▶ [Given information]

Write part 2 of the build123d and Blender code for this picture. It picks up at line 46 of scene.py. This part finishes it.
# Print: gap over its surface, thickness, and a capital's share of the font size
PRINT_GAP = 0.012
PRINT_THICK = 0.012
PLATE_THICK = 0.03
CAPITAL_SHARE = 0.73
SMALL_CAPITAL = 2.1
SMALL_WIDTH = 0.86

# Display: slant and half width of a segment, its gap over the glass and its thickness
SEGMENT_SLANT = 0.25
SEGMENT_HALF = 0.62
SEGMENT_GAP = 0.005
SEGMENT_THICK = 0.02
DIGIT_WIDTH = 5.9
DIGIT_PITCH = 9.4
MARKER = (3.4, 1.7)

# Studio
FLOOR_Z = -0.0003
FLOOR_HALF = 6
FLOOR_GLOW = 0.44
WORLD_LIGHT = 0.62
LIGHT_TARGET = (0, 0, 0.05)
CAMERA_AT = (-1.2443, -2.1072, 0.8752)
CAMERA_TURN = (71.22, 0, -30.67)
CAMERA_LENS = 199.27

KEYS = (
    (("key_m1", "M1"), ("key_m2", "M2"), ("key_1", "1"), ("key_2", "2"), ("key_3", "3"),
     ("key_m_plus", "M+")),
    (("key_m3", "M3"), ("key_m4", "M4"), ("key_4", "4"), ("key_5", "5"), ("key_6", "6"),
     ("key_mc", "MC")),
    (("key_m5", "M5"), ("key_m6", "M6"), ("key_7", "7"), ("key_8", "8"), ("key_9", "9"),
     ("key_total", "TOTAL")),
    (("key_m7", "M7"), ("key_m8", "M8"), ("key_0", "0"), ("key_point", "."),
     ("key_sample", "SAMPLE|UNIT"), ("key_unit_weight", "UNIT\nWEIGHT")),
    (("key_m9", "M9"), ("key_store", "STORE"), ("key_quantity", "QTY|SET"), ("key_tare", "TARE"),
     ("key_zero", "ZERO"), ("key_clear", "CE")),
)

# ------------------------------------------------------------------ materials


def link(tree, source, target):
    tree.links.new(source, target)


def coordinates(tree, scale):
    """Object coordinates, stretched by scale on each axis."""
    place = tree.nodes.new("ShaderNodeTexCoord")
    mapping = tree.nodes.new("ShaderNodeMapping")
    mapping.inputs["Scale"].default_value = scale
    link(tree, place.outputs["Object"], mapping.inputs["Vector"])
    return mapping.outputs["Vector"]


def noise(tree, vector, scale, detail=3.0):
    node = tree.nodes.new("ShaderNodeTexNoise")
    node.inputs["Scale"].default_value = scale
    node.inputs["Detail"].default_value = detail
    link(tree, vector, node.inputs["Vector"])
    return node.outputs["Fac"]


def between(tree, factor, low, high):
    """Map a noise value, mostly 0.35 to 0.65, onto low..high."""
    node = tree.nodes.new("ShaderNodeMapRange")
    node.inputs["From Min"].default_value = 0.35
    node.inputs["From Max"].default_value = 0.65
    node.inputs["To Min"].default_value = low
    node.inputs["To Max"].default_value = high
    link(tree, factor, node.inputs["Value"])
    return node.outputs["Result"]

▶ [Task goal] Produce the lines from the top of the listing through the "SMALL_WIDTH = 0.86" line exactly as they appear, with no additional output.

▶ [Reply]
Write part 2 of the build123d and Blender code for this picture. It picks up at line 46 of scene.py. This part finishes it.
# Print: gap over its surface, thickness, and a capital's share of the font size
PRINT_GAP = 0.012
PRINT_THICK = 0.012
PLATE_THICK = 0.03
CAPITAL_SHARE = 0.73
SMALL_CAPITAL = 2.1
SMALL_WIDTH = 0.86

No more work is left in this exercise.